- **What you have to do**
Repeat the whole listing exactly as written.

══════════

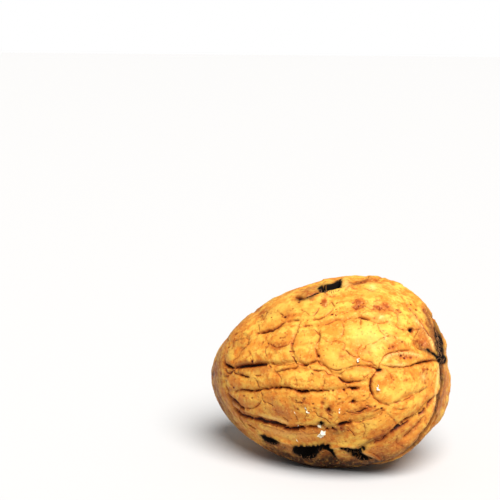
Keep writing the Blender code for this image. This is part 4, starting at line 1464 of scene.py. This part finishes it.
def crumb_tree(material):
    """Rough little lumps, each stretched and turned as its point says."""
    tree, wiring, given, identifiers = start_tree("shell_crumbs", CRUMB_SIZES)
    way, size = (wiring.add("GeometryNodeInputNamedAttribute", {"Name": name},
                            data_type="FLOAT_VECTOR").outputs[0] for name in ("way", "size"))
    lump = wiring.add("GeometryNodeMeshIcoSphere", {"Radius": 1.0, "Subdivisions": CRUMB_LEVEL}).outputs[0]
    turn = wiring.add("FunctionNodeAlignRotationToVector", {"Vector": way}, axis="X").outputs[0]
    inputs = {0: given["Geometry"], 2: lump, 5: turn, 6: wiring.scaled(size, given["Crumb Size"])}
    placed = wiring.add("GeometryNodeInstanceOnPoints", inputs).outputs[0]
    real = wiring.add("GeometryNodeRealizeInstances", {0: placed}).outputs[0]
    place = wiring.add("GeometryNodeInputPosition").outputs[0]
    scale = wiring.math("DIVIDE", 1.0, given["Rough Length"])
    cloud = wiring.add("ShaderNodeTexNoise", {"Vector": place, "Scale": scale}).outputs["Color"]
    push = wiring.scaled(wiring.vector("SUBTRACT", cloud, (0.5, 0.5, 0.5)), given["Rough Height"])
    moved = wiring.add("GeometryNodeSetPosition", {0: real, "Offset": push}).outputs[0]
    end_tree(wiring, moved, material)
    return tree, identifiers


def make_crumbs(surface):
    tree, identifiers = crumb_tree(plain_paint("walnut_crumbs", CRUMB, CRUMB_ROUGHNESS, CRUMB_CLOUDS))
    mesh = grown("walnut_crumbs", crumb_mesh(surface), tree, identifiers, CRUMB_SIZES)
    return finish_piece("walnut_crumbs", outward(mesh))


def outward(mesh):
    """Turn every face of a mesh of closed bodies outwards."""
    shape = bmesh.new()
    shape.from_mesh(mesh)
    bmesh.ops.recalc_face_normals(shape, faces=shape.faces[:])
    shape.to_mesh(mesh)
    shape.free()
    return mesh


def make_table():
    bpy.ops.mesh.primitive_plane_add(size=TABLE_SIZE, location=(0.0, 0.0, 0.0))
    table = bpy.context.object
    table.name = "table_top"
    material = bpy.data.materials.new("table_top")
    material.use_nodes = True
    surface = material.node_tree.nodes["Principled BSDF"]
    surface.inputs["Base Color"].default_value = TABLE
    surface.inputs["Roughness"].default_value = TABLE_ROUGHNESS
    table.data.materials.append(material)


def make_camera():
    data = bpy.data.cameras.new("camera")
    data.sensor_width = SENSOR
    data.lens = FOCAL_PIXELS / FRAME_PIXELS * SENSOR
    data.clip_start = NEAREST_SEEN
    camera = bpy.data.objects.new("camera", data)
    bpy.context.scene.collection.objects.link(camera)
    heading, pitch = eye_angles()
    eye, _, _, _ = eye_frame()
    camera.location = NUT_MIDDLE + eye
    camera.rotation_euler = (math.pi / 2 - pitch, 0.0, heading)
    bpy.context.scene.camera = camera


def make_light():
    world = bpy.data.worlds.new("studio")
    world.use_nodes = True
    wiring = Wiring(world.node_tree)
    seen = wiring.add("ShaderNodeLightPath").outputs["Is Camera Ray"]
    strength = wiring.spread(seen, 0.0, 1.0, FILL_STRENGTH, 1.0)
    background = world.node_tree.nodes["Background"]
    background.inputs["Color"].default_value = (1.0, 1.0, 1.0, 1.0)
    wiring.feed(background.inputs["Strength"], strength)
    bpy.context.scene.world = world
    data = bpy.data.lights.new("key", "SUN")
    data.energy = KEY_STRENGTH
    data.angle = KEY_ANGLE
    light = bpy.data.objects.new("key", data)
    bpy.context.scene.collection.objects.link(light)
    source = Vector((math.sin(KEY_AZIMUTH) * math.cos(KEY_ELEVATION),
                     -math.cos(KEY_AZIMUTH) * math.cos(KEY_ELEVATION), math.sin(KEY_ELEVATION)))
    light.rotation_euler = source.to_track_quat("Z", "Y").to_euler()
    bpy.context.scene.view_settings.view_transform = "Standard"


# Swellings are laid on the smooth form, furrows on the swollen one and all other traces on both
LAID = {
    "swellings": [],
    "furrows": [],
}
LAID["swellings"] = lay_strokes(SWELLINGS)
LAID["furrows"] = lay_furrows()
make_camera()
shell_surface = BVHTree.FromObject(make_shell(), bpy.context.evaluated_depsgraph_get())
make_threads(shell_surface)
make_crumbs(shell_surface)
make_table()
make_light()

══════════

- **Exercise result**
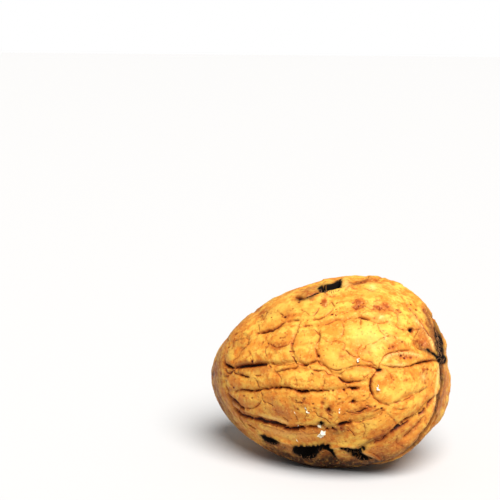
Keep writing the Blender code for this image. This is part 4, starting at line 1464 of scene.py. This part finishes it.
def crumb_tree(material):
    """Rough little lumps, each stretched and turned as its point says."""
    tree, wiring, given, identifiers = start_tree("shell_crumbs", CRUMB_SIZES)
    way, size = (wiring.add("GeometryNodeInputNamedAttribute", {"Name": name},
                            data_type="FLOAT_VECTOR").outputs[0] for name in ("way", "size"))
    lump = wiring.add("GeometryNodeMeshIcoSphere", {"Radius": 1.0, "Subdivisions": CRUMB_LEVEL}).outputs[0]
    turn = wiring.add("FunctionNodeAlignRotationToVector", {"Vector": way}, axis="X").outputs[0]
    inputs = {0: given["Geometry"], 2: lump, 5: turn, 6: wiring.scaled(size, given["Crumb Size"])}
    placed = wiring.add("GeometryNodeInstanceOnPoints", inputs).outputs[0]
    real = wiring.add("GeometryNodeRealizeInstances", {0: placed}).outputs[0]
    place = wiring.add("GeometryNodeInputPosition").outputs[0]
    scale = wiring.math("DIVIDE", 1.0, given["Rough Length"])
    cloud = wiring.add("ShaderNodeTexNoise", {"Vector": place, "Scale": scale}).outputs["Color"]
    push = wiring.scaled(wiring.vector("SUBTRACT", cloud, (0.5, 0.5, 0.5)), given["Rough Height"])
    moved = wiring.add("GeometryNodeSetPosition", {0: real, "Offset": push}).outputs[0]
    end_tree(wiring, moved, material)
    return tree, identifiers


def make_crumbs(surface):
    tree, identifiers = crumb_tree(plain_paint("walnut_crumbs", CRUMB, CRUMB_ROUGHNESS, CRUMB_CLOUDS))
    mesh = grown("walnut_crumbs", crumb_mesh(surface), tree, identifiers, CRUMB_SIZES)
    return finish_piece("walnut_crumbs", outward(mesh))


def outward(mesh):
    """Turn every face of a mesh of closed bodies outwards."""
    shape = bmesh.new()
    shape.from_mesh(mesh)
    bmesh.ops.recalc_face_normals(shape, faces=shape.faces[:])
    shape.to_mesh(mesh)
    shape.free()
    return mesh


def make_table():
    bpy.ops.mesh.primitive_plane_add(size=TABLE_SIZE, location=(0.0, 0.0, 0.0))
    table = bpy.context.object
    table.name = "table_top"
    material = bpy.data.materials.new("table_top")
    material.use_nodes = True
    surface = material.node_tree.nodes["Principled BSDF"]
    surface.inputs["Base Color"].default_value = TABLE
    surface.inputs["Roughness"].default_value = TABLE_ROUGHNESS
    table.data.materials.append(material)


def make_camera():
    data = bpy.data.cameras.new("camera")
    data.sensor_width = SENSOR
    data.lens = FOCAL_PIXELS / FRAME_PIXELS * SENSOR
    data.clip_start = NEAREST_SEEN
    camera = bpy.data.objects.new("camera", data)
    bpy.context.scene.collection.objects.link(camera)
    heading, pitch = eye_angles()
    eye, _, _, _ = eye_frame()
    camera.location = NUT_MIDDLE + eye
    camera.rotation_euler = (math.pi / 2 - pitch, 0.0, heading)
    bpy.context.scene.camera = camera


def make_light():
    world = bpy.data.worlds.new("studio")
    world.use_nodes = True
    wiring = Wiring(world.node_tree)
    seen = wiring.add("ShaderNodeLightPath").outputs["Is Camera Ray"]
    strength = wiring.spread(seen, 0.0, 1.0, FILL_STRENGTH, 1.0)
    background = world.node_tree.nodes["Background"]
    background.inputs["Color"].default_value = (1.0, 1.0, 1.0, 1.0)
    wiring.feed(background.inputs["Strength"], strength)
    bpy.context.scene.world = world
    data = bpy.data.lights.new("key", "SUN")
    data.energy = KEY_STRENGTH
    data.angle = KEY_ANGLE
    light = bpy.data.objects.new("key", data)
    bpy.context.scene.collection.objects.link(light)
    source = Vector((math.sin(KEY_AZIMUTH) * math.cos(KEY_ELEVATION),
                     -math.cos(KEY_AZIMUTH) * math.cos(KEY_ELEVATION), math.sin(KEY_ELEVATION)))
    light.rotation_euler = source.to_track_quat("Z", "Y").to_euler()
    bpy.context.scene.view_settings.view_transform = "Standard"


# Swellings are laid on the smooth form, furrows on the swollen one and all other traces on both
LAID = {
    "swellings": [],
    "furrows": [],
}
LAID["swellings"] = lay_strokes(SWELLINGS)
LAID["furrows"] = lay_furrows()
make_camera()
shell_surface = BVHTree.FromObject(make_shell(), bpy.context.evaluated_depsgraph_get())
make_threads(shell_surface)
make_crumbs(shell_surface)
make_table()
make_light()